The study employed a multi-pronged approach combining experimental techniques and theoretical modeling to comprehensively characterize the magnetic phase transition in NiPS₃. Nitrogen-vacancy (NV) spin relaxometry was used to spatially visualize and quantify spin fluctuations in exfoliated NiPS₃ flakes with varying thicknesses (from bulk to a few layers). This technique exploits the high sensitivity of NV centers in diamond to fluctuating magnetic fields, allowing for the measurement of magnetic susceptibility, a quantity directly related to the strength of spin fluctuations. The measurements were performed at varying temperatures to track the evolution of fluctuations with temperature. Complementary to NV relaxometry, quasi-elastic scattering (QES) in Raman spectroscopy was utilized to probe spin fluctuations over a wider frequency range (GHz to THz). The temperature dependence of the integrated QES intensity provided additional insights into the spin dynamics. Raman spectroscopy itself was also employed to distinguish between the broken rotational symmetry (BRS) and broken translational symmetry (BTS) of magnetic phases. The characteristic phonon modes, and their splitting with temperature and thickness dependence, serve as fingerprints of the different magnetic phases present in NiPS₃. Specifically, the mode at ~30 cm⁻¹ was attributed to BTS and the modes around 180 cm⁻¹ to BRS. Scanning optical linear dichroism (LD) microscopy was implemented to image nematic domains in few-layer NiPS₃, providing direct visualization of the symmetry breaking. The orientation of the nematic order parameter was calibrated through polarization-resolved photoluminescence (PL) measurements. To support the experimental findings, large-scale Monte Carlo simulations were carried out on a bilayer NiPS₃ model. These simulations provided insights into the spin configurations and order parameters in the different phases and confirmed the absence of long-range AFM order and the existence of a long-range Potts-nematic order. The Hamiltonian used in the simulations included intralayer Heisenberg exchange couplings, single-ion anisotropies, and an interlayer exchange coupling.
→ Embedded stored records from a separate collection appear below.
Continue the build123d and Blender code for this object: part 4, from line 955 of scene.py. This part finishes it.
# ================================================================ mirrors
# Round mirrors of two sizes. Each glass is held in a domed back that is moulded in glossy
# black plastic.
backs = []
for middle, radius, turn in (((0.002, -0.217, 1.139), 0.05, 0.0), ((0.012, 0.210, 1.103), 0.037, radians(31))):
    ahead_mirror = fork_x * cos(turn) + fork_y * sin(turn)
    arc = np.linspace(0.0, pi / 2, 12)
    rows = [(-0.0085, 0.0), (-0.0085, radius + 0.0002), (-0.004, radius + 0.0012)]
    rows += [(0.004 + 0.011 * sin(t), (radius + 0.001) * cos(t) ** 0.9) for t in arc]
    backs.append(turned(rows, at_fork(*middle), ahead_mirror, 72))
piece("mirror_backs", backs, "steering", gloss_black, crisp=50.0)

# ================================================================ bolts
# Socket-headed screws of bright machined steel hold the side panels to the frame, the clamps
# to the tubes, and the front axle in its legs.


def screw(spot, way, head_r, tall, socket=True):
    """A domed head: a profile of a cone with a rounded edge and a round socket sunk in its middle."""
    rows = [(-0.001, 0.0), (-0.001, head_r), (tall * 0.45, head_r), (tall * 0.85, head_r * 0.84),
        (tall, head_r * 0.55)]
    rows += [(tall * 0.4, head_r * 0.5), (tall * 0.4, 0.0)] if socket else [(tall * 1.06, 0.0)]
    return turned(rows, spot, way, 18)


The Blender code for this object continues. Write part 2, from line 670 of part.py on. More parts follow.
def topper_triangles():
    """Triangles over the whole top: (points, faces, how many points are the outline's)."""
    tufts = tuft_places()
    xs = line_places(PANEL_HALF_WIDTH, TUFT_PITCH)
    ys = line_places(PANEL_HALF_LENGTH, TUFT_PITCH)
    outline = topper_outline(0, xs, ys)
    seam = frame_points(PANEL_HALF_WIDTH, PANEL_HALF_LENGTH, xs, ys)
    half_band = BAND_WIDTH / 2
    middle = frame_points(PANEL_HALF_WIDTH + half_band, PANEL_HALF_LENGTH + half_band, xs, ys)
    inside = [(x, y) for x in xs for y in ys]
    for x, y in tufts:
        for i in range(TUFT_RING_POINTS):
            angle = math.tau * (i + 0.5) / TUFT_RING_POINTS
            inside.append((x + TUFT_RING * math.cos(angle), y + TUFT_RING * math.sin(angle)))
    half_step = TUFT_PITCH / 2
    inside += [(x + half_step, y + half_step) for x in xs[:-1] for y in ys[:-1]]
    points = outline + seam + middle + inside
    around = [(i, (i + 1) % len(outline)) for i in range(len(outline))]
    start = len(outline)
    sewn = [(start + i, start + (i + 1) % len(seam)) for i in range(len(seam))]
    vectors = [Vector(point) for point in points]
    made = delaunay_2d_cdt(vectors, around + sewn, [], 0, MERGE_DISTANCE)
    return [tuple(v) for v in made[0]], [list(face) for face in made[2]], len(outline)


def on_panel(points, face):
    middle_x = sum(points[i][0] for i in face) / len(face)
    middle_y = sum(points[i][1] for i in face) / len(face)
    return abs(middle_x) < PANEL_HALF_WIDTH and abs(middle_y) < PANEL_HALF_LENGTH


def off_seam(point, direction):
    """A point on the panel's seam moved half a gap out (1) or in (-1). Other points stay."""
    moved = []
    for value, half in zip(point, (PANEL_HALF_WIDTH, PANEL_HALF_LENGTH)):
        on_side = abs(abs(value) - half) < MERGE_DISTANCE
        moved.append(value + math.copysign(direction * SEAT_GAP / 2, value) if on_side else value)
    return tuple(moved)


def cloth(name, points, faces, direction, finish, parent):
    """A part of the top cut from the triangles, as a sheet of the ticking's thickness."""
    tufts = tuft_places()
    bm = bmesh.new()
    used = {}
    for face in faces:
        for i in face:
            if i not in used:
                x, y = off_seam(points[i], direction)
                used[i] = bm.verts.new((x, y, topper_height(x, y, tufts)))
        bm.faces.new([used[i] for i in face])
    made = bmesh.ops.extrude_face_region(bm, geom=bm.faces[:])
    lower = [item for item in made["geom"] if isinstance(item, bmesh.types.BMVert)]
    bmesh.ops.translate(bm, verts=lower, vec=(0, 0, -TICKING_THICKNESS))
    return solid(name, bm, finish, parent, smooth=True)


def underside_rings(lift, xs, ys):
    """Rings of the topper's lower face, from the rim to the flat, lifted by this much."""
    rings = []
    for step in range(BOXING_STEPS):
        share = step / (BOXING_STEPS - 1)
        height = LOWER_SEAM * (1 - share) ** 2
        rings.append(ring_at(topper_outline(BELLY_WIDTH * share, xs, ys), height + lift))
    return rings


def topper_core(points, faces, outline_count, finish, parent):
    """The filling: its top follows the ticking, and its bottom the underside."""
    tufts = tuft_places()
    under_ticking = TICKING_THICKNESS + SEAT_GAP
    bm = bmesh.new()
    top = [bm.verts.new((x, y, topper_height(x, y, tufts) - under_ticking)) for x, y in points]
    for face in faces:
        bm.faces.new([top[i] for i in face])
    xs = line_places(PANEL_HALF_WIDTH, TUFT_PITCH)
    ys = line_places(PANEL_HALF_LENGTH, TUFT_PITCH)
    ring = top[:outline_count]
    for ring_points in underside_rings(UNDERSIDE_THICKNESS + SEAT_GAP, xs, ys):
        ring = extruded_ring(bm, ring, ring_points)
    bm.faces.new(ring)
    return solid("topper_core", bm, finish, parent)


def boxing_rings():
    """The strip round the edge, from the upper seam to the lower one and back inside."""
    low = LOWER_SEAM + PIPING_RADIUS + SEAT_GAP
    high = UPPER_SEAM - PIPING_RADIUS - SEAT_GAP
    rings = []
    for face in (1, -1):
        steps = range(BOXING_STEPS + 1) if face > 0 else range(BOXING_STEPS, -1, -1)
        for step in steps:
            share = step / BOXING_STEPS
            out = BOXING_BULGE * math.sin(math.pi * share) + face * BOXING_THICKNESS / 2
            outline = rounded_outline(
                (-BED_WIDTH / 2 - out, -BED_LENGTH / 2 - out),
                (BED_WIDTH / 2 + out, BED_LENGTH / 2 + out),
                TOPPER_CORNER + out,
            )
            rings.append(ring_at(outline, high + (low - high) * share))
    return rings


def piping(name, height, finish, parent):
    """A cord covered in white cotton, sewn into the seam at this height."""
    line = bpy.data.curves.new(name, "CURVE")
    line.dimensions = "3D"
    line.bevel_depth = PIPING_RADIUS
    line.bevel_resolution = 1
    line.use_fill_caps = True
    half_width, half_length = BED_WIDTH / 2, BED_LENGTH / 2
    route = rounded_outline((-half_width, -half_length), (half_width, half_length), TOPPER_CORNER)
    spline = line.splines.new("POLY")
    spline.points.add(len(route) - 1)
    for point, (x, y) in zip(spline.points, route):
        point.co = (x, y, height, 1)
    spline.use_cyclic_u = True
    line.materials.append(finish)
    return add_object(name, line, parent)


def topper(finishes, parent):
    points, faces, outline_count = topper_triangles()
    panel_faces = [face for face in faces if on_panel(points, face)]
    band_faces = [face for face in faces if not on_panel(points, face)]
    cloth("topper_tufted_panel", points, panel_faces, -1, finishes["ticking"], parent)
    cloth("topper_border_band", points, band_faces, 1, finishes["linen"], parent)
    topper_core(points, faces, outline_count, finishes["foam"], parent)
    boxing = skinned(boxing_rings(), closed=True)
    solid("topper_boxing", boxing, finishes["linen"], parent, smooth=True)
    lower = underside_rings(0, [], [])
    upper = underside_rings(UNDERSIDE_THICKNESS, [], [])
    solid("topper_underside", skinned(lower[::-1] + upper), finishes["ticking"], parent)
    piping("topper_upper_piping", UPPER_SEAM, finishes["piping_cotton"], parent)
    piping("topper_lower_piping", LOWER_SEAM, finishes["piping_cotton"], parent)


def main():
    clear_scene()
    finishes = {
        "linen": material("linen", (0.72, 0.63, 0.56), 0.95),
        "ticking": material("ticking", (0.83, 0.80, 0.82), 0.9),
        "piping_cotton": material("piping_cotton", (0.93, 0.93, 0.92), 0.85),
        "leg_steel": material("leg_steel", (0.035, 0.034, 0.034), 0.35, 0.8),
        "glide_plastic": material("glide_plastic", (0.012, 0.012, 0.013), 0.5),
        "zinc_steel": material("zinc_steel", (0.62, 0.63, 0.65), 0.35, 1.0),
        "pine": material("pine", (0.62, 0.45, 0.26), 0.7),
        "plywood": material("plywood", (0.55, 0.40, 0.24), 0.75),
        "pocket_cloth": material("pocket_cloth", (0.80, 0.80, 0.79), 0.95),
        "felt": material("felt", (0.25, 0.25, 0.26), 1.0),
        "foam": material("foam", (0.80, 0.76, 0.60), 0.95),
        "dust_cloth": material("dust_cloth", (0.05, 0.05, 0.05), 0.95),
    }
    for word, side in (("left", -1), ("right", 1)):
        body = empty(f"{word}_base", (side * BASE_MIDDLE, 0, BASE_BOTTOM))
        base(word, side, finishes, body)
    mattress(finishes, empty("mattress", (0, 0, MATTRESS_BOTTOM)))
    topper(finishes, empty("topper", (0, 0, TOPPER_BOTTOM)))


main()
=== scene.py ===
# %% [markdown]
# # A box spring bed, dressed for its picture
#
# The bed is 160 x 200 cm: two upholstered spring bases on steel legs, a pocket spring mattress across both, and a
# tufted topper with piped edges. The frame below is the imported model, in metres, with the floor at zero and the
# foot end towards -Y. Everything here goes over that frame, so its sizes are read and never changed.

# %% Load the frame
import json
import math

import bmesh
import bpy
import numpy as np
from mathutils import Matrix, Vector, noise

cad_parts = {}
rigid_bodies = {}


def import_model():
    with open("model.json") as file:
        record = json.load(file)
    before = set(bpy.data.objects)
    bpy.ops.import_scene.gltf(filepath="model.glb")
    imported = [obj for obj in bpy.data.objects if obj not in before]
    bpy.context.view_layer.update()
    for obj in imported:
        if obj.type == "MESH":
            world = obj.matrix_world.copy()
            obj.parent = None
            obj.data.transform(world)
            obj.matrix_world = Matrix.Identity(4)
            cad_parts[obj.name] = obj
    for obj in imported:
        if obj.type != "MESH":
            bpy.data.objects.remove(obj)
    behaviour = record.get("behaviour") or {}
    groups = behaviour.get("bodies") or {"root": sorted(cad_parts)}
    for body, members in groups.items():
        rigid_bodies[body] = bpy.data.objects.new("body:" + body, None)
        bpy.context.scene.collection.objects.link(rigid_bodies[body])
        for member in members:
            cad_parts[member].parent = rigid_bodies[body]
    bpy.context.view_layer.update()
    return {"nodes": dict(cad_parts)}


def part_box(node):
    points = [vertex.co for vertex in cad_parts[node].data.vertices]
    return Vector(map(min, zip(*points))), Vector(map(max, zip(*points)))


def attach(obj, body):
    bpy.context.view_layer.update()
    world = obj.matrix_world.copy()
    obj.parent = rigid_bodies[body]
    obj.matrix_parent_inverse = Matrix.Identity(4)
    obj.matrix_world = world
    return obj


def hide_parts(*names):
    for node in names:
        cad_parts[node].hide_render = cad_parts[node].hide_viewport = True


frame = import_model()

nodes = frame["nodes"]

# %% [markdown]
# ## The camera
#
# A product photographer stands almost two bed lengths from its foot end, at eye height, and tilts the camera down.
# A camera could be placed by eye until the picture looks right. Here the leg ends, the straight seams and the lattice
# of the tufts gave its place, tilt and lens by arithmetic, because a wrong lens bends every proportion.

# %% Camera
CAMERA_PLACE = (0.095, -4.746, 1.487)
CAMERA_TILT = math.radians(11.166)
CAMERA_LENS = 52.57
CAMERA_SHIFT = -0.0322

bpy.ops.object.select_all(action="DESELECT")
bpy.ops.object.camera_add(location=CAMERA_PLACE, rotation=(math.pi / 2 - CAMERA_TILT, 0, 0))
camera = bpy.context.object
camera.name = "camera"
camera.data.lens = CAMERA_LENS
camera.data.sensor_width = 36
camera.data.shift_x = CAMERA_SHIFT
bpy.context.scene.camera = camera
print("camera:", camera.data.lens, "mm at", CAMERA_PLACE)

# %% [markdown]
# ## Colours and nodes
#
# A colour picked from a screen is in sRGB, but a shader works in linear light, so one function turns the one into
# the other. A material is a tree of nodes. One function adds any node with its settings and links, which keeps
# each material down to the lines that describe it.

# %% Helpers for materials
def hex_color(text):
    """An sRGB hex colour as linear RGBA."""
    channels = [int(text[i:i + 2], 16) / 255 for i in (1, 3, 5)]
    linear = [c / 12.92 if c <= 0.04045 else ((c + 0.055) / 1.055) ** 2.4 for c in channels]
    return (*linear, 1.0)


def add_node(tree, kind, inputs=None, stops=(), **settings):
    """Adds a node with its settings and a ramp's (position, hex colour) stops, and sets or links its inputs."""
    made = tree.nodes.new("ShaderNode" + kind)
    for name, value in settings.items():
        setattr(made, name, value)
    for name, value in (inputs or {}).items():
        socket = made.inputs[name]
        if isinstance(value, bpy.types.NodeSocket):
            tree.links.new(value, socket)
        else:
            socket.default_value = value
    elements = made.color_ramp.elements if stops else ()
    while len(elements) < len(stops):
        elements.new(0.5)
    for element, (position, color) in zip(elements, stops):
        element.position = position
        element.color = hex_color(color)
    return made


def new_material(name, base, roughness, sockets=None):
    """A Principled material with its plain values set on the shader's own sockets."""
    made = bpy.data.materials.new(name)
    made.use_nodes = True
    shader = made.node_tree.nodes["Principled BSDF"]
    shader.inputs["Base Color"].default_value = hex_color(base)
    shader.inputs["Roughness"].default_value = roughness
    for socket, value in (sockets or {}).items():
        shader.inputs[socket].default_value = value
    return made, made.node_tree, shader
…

The experimental results demonstrate a clear enhancement of spin fluctuations as the thickness of NiPS₃ is reduced from 3D bulk to 2D few layers. Both NV relaxometry and Raman QES consistently reveal stronger fluctuations in thinner samples at low temperatures. The Raman spectroscopic analysis reveals a critical thickness of ~10 nm, below which the broken translational symmetry (BTS) signature disappears, while the broken rotational symmetry (BRS) signature persists. This indicates a phase transition from the 3D zigzag AFM order (characterized by both BRS and BTS) to a state with BRS but no BTS. LD microscopy images revealed three distinct nematic domain states in a single few-layer NiPS₃ flake, confirming the presence of Z₃ Potts-nematicity. Monte Carlo simulations of a bilayer NiPS₃ system corroborated the experimental findings. The simulations showed the absence of long-range zigzag AFM order but the presence of a long-range Z₃ vestigial Potts-nematic phase, consistent with the experimental observation of BRS but no BTS below the critical thickness. The simulated nematic order parameter exhibited a critical temperature in good agreement with the experimental results. The simulations also showed that while spin correlation decayed with increasing distance, indicating a disordered spin arrangement, the nematic correlation reached a plateau, demonstrating the long-range nature of the vestigial order.

The findings presented directly address the research question of whether enhanced fluctuations in 2D materials can lead to novel magnetic phases. The observed dimensionality-driven crossover from 3D zigzag AFM order to 2D Z₃ Potts-nematicity unequivocally demonstrates that strong fluctuations can indeed facilitate the emergence of a new phase by partially melting a more conventional order. The distinct behavior of the primary and composite order parameters across the critical thickness further supports this conclusion. The agreement between the experimental results and Monte Carlo simulations strengthens the validity of the proposed phase transition and the identification of the novel nematic phase. The research opens up new avenues in 2D magnetism research by highlighting the potential of exploiting, rather than suppressing, fluctuations to discover and design new magnetic phases. The study provides a clear example of how a change in dimensionality can trigger a fundamental alteration in the ground state of a magnetic system, leading to emergent properties that are not present in the higher-dimensional counterpart.

This study demonstrates a dimensionality-driven crossover from 3D zigzag antiferromagnetism to 2D Z₃ Potts-nematicity in the XY-type honeycomb magnet NiPS₃. The enhanced spin fluctuations in reduced dimensions play a crucial role in this transition, highlighting the potential of exploiting fluctuations to create novel magnetic phases. The experimental results and theoretical simulations strongly support the findings, opening exciting avenues for exploring spin-fluctuation-driven phenomena in 2D materials. Future research could focus on determining the spin coherence length in 2D NiPS₃, investigating the impact of moiré superlattices, and exploring the interplay between spin and charge degrees of freedom in this unique system.

The study primarily focuses on a specific material system, NiPS₃. The generalizability of the observed phase transition and the role of fluctuations to other 2D magnetic systems warrants further investigation. The Monte Carlo simulations, while extensive, rely on a specific Hamiltonian model, and slight variations in model parameters may impact the results. Furthermore, the experimental determination of spin coherence length in the 2D nematic phase remains an open question, requiring advanced techniques with nanoscale spatial resolution.